### [RECORDED DATA]
• • •

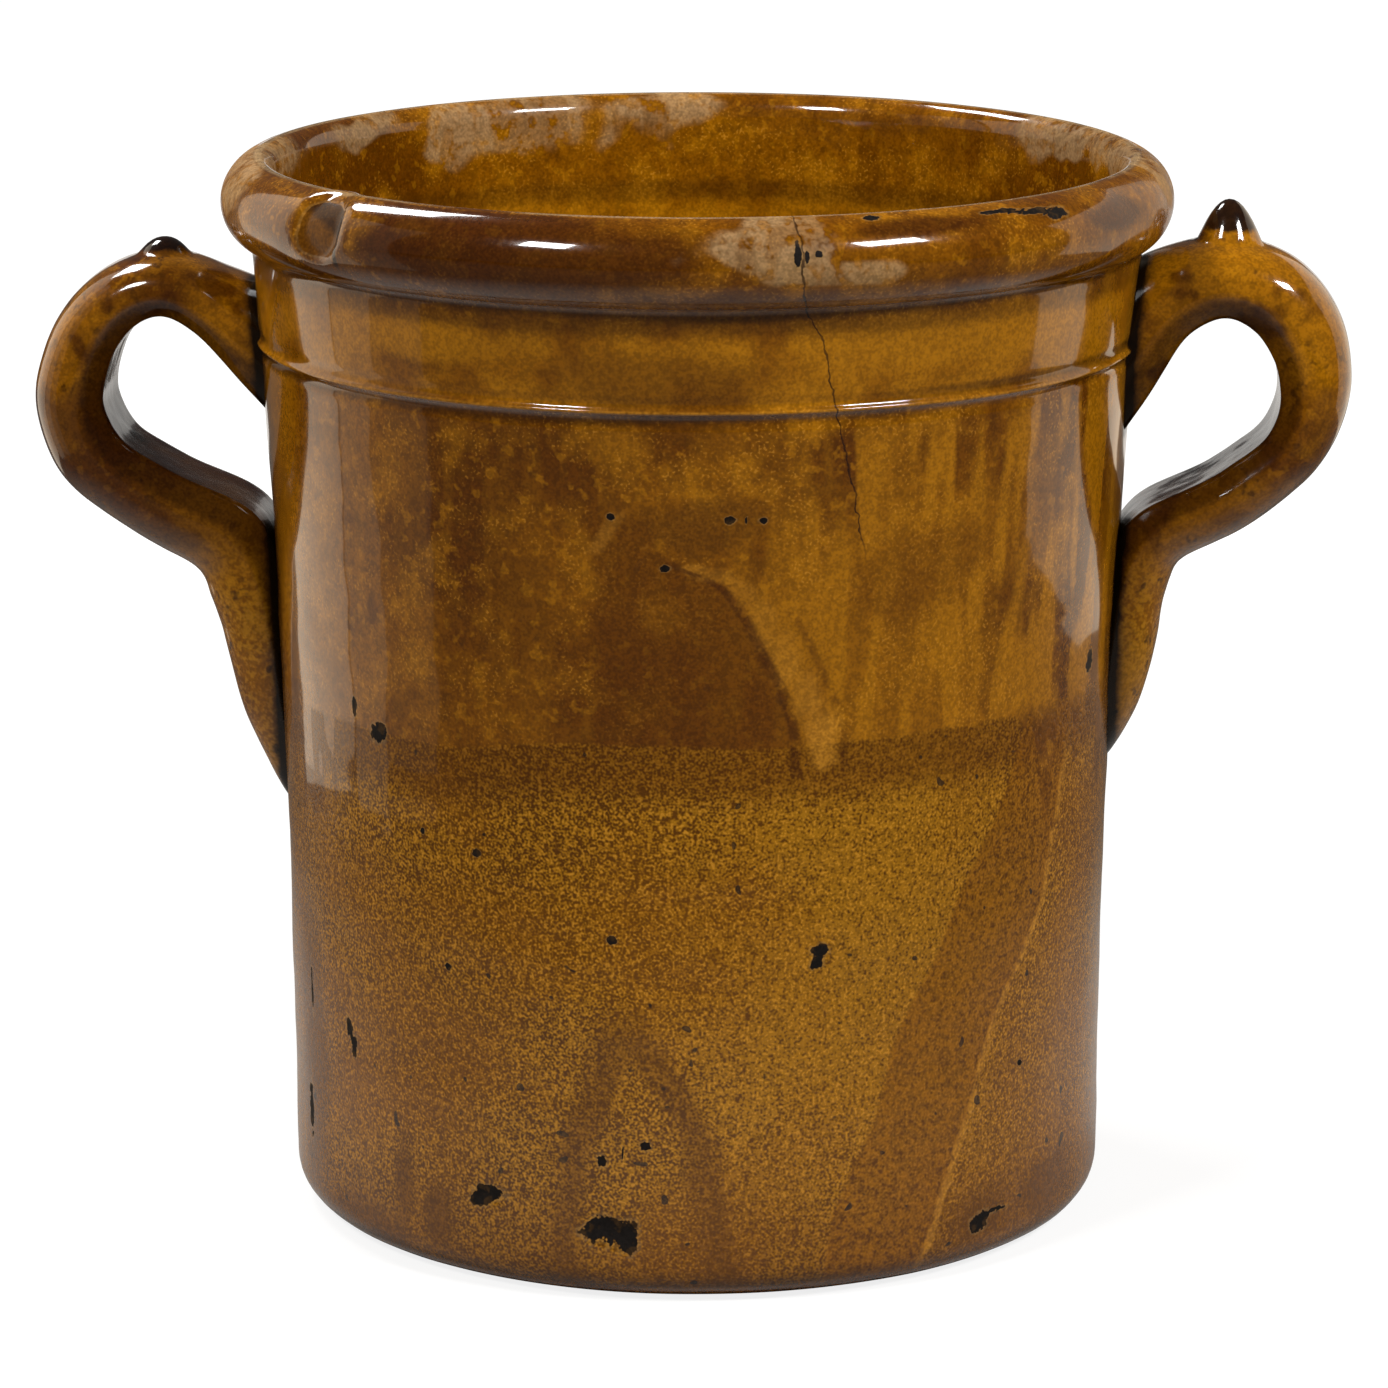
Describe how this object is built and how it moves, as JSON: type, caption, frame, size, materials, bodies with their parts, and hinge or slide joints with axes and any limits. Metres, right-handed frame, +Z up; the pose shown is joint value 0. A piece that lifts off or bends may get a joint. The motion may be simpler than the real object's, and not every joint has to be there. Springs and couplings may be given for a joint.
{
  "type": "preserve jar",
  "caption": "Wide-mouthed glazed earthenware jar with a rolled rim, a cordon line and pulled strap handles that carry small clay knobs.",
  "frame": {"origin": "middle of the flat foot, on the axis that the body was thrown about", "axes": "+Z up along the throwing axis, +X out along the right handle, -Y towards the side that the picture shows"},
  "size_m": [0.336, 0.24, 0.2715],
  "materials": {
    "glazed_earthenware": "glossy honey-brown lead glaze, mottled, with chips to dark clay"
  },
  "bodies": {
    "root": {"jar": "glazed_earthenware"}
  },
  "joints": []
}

• • •

### [DIRECTIONS FOR THIS TASK]
Isolate each line of the listing above that includes "right". Copy it.

### [SOLUTION FOR THIS TASK]
Describe how this object is built and how it moves, as JSON: type, caption, frame, size, materials, bodies with their parts, and hinge or slide joints with axes and any limits. Metres, right-handed frame, +Z up; the pose shown is joint value 0. A piece that lifts off or bends may get a joint. The motion may be simpler than the real object's, and not every joint has to be there. Springs and couplings may be given for a joint.
  "frame": {"origin": "middle of the flat foot, on the axis that the body was thrown about", "axes": "+Z up along the throwing axis, +X out along the right handle, -Y towards the side that the picture shows"},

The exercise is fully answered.